Monday, April 28, 2025

Riyadh Air to set sights on freighters once wide-body deal is finalized: CEO

Riyadh Air aims to finalize a wide-body aircraft order this summer, as it chooses between the Boeing 777X and Airbus A350-1000 models, the industry’s largest twin-aisle jets.

The Saudi Arabian start-up is also considering an order for dedicated freighters after it makes a decision on the twin-aisle jets, chief executive Tony Douglas told The National at the Arabian Travel Market in Dubai.

“We will do an extra-wide-body order, if it all works on the timelines we’re on, that will be a summer announcement, and it will be the third aircraft type in our fleet,” he said.

After finalising the order, Riyadh Air will select freighters of the same model.

Mr Douglas said: “After we’ve announced the extra-wide-body order, what will follow will be a freighter confirmation. It will be the same airframe and engine choice as the extra-wide-body.”

The Public Investment Fund-backed Riyadh Air in 2023 placed orders for 39 Boeing 787 Dreamliners, with options for 33 more, and for Airbus A21 Neo narrow-bodies in 2024.

The latest order hinges on “three swim lanes” of performance, pricing and slot availability as it compares each model, Mr Douglas said.

“I’d take them tomorrow morning, that’s how soon we’d like them, but the reality is, with both [Boeing and Airbus], that’s not going to happen any time soon,” he added.

While the 777X will be a “great aircraft”, the plane has yet to be certified, he said. Meanwhile, the A350-1000 is facing issues with the durability of its Rolls-Royce engine but modifications will be introduced on all deliveries in 2026-2027, he added.

“It doesn’t matter which way we go, on the engines side of it we will be on the next level of evolution,” Mr Douglas said. “It’s a very complex evaluation. If these things were a slam dunk, they genuinely are a 51-49er when you get into this level of sophistication.”

The start-up airline expects to take delivery of its first three 787s this year, another 10 in 2026 and then one aircraft a month thereafter, Mr Douglas said, declining to specify when the first planes will arrive.

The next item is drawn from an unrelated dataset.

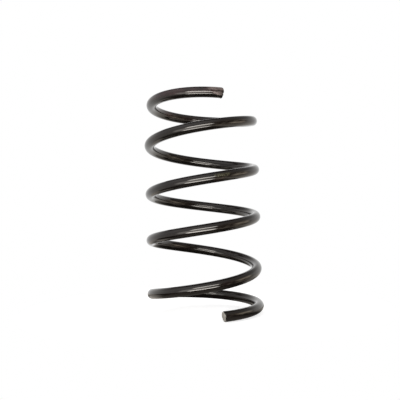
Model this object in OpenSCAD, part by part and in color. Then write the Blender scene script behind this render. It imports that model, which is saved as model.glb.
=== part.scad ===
// Suspension spring: one bar of round spring steel, wound right-handed into an open coil.
// The pitch changes along the wire, the foot springs outward and the last turn draws in.
// Both ends are sheared bars: a slanted face, well rounded above and sharp below.
// The coil's axis is Z, and the lowest point of the wire lies at Z = 0.

/* [Wire] */
// Diameter of the coated wire
wire_d = 12.5; // [9:0.5:15]
// Slant of each sheared face away from square, in degrees
shear_slant = 8; // [0:1:20]
// Rounding of a sheared face along its upper edge
upper_edge_r = 2.5; // [0.5:0.25:4]
// Rounding of a sheared face along its lower edge
lower_edge_r = 0.7; // [0.3:0.1:2]

/* [Coil] */
// Diameter of the working turns, to the centre of the wire
coil_d = 130; // [110:1:160]
// Number of turns from one sheared end to the other
turns = 5.02; // [4:0.02:7]
// Direction of the lower sheared end, in degrees from X towards Y
foot_angle = -73; // [-180:1:180]
// Outward spring of the wire at the lower end, on the radius
foot_flare = 3; // [0:0.5:6]
// Turns over which the foot comes in to the working diameter
foot_turns = 0.35; // [0.2:0.05:1]
// Inward draw of the wire at the upper end, on the radius
head_draw = 4; // [0:0.5:10]
// Turns over which the head draws in
head_turns = 1.3; // [0.5:0.1:2]

/* [Pitch] */
// Rise per turn where the wire leaves the lower end
foot_pitch = 16; // [14:1:30]
// Widest rise per turn, in the second turn
wide_pitch = 74; // [50:1:90]
// Turns from the lower end to the widest rise
wide_at = 1.35; // [1:0.05:1.5]
// Closer rise per turn just above it
close_pitch = 56; // [40:1:70]
// Turns from the lower end to the closer rise
close_at = 1.9; // [1.7:0.05:2.2]
// Rise per turn in the upper working turns
upper_pitch = 62; // [50:1:80]
// Turns from the upper end to the last of the working turns
upper_to = 1.2; // [0.9:0.1:1.5]
// Rise per turn where the head levels out
head_pitch = 38; // [30:1:45]
// Turns from the upper end to where the head levels out
head_at = 0.35; // [0.2:0.05:0.5]
// Rise per turn at the upper end, where the wire dips a little
tip_pitch = -10; // [-10:1:10]

/* [Smoothness] */
// Flat sides round the wire
sides = 24; // [12:2:24]
// Sections in each turn of the wire
sections_per_turn = 44; // [24:2:44]
// Steps round each sheared edge
edge_steps = 4; // [2:1:4]

/* [Hidden] */
wire_r = wire_d / 2;
coil_r = coil_d / 2;
// Sections along the wire, and the share of a turn that a slope is measured over
sections = ceil(turns * sections_per_turn);
slope_step = 0.001;
// Corners lie a little outside the round wire, so that the flat-sided one holds as much steel
corner_r = wire_r * sqrt(PI / (sides / 2 * sin(360 / sides)));
// Rise per turn at each place along the wire, in turns from the lower end
pitch_plan = [
    [0, foot_pitch],
    [wide_at, wide_pitch],
    [close_at, close_pitch],
    [turns - upper_to, upper_pitch],
    [turns - head_at, head_pitch],
    [turns, tip_pitch]
];

// Share of the way from 0 to 1, held outside it, with a gentle start and finish
function ease(u) = let (v = max(0, min(1, u))) v * v * (3 - 2 * v);

// Rise from the start of a span to the share u of it, while the pitch eases from a to b
function span_rise(a, b, u) = a * u + (b - a) * (pow(u, 3) - pow(u, 4) / 2);

// Height of the wire's centre above its lower end, summed over the spans that lie below
function height(t, i = 0) =
    i >= len(pitch_plan) - 1 ? 0 :
    let (
        from = pitch_plan[i],
        to = pitch_plan[i + 1],
        length = to[0] - from[0],
        share = max(0, min(1, (t - from[0]) / length))
    )
    length * span_rise(from[1], to[1], share) + height(t, i + 1);

// Distance of the wire's centre from the axis
function radius(t) =
    coil_r + foot_flare * ease(1 - t / foot_turns) - head_draw * ease(1 - (turns - t) / head_turns);

// Centre of the wire after t turns
function centre(t) =
    let (angle = foot_angle + 360 * t)
    [radius(t) * cos(angle), radius(t) * sin(angle), height(t)];

function unit(v) = v / norm(v);

// Direction of the wire after t turns
function along(t) = unit(centre(min(turns, t + slope_step)) - centre(max(0, t - slope_step)));

// Directions across the wire: out from the coil, and up
function across(t) =
    let (
        forward = along(t),
        up = unit(cross([cos(foot_angle + 360 * t), sin(foot_angle + 360 * t), 0], forward))
    )
    [cross(forward, up), up];

// One plain section of the wire, as a ring of corners
function section(t) =
    let (middle = centre(t), axes = across(t))
    [for (j = [0 : sides - 1])
        let (angle = 360 * j / sides)
        middle + corner_r * (cos(angle) * axes[0] + sin(angle) * axes[1])];

// One ring of a sheared end, rolled over by the angle turn from the bar's side to its face.
// The end faces outwards along the wire, which is backwards at the foot.
function sheared_ring(t, turn) =
    let (middle = centre(t), axes = across(t), outwards = (t == 0 ? -1 : 1) * along(t))
    [for (j = [0 : sides - 1])
        let (
            angle = 360 * j / sides,
            edge_r = lower_edge_r + (upper_edge_r - lower_edge_r) * (1 + sin(angle)) / 2,
            reach = corner_r - edge_r * (1 - cos(turn)),
            lift = reach * sin(angle) * tan(shear_slant) - edge_r * (1 - sin(turn))
        )
        middle + reach * (cos(angle) * axes[0] + sin(angle) * axes[1]) + lift * outwards];

module coil_spring() {
    edge_turns = [for (k = [0 : edge_steps]) 90 * k / edge_steps];
    rings = concat(
        [for (k = [edge_steps : -1 : 0]) sheared_ring(0, edge_turns[k])],
        [for (i = [1 : sections - 1]) section(turns * i / sections)],
        [for (k = [0 : edge_steps]) sheared_ring(turns, edge_turns[k])]
    );
    last = len(rings) - 1;
    foot_face = [for (j = [sides - 1 : -1 : 0]) j];
    head_face = [for (j = [0 : sides - 1]) last * sides + j];
    walls = [for (i = [0 : last - 1], j = [0 : sides - 1])
        let (a = i * sides + j, b = i * sides + (j + 1) % sides)
        each [[a, b, a + sides], [b, b + sides, a + sides]]];
    // The lowest corner comes to Z = 0
    lowest = min([for (ring = rings, corner = ring) corner.z]);
    color([0.13, 0.12, 0.12])
        translate([0, 0, -lowest])
            polyhedron(
                points = [for (ring = rings) each ring],
                faces = concat([foot_face], walls, [head_face]),
                convexity = 12
            );
}

coil_spring();
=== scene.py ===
import math

import bmesh
import bpy
from mathutils import Matrix, Vector, noise


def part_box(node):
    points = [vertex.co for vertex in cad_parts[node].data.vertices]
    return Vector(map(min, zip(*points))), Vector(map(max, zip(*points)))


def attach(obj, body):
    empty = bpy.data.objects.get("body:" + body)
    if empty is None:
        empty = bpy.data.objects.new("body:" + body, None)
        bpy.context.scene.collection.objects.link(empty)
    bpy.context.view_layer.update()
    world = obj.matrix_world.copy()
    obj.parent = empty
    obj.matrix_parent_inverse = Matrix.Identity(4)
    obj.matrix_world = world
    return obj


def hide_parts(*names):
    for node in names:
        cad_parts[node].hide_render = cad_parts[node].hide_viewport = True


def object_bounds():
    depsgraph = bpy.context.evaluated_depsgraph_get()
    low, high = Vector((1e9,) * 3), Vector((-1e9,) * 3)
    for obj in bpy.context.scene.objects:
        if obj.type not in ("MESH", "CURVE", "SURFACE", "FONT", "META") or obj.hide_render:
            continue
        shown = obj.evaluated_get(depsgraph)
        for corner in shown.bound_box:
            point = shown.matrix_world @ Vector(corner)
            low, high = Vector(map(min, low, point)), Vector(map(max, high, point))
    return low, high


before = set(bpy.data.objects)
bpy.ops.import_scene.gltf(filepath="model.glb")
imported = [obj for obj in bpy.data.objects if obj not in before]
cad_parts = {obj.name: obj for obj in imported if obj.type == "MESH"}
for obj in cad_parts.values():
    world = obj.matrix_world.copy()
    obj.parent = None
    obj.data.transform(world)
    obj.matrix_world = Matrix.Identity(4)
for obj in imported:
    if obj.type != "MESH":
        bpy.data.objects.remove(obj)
cad_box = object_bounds()

bl_info = {
    "name": "Suspension Spring",
    "version": (1, 0, 0),
    "blender": (4, 5, 0),
    "location": "View3D > Sidebar > Spring",
    "description": "Winds a black enamelled suspension spring and sets up its studio",
    "category": "Add Mesh",
}

MM = 0.001
CAD_NODE = "coil_spring"
BODY = "root"
# The bar's own place of each vertex, before it is wound: up, out and along, in metres
BAR_PLACE = "bar_place"
UP = Vector((0, 0, 1))


def linear(hex_colour):
    """An sRGB hex colour as linear red, green and blue."""
    channels = [int(hex_colour[i:i + 2], 16) / 255 for i in (0, 2, 4)]
    return [c / 12.92 if c <= 0.04045 else ((c + 0.055) / 1.055) ** 2.4 for c in channels]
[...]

“If we were to go to Charleston, South Carolina at the moment, we could have this conversation sat inside our fuselage,” he said, referring to Boeing’s production plant. “Our first three [787s] are going down the production line as we speak.”

It is “only a matter of time” before the airline firms up the options for 33 Boeing 787s, leaving it with a fleet of 132 aircraft in total, Mr Douglas said.

Boeing, which changed the delivery schedule five times last year, has “stabilised” this year but “until the aircraft is on the tarmac at Riyadh airport, and I can throw my arms around it, things can change in a heartbeat”, he said. “Because we are a start-up, we don’t have a Plan B.”

The airline will start selling tickets in “late summer” before its first commercial flight in the fourth quarter of 2025.

“The ticket-selling window will determine where we will fly to and the timing of that service, so it will be a number of destinations that we release,” Mr Douglas said, declining to reveal precise dates or routes.

The “digital native” airline will set its tickets primarily on a “3.0” version of its mobile app that will be the “holy grail that most commercial airlines have been searching for decades and we’ve got it cracked”, he said.

Riyadh Air, which has hired 500 employees, plans to add 1,000 more in the next 12 months, Mr Douglas said.

Saudi Arabia recorded an 8 per cent increase in passenger traffic to 34.9 million between January and March, according to the General Authority of Civil Aviation. A total of 21 airlines have entered the Saudi market over the past year, including China Eastern, Virgin Atlantic, Italia Trasporto Aereo (ITA Airways), Eurowings and Air China.

More than 20 new routes were established to destinations such as Rome, Hong Kong and Beijing.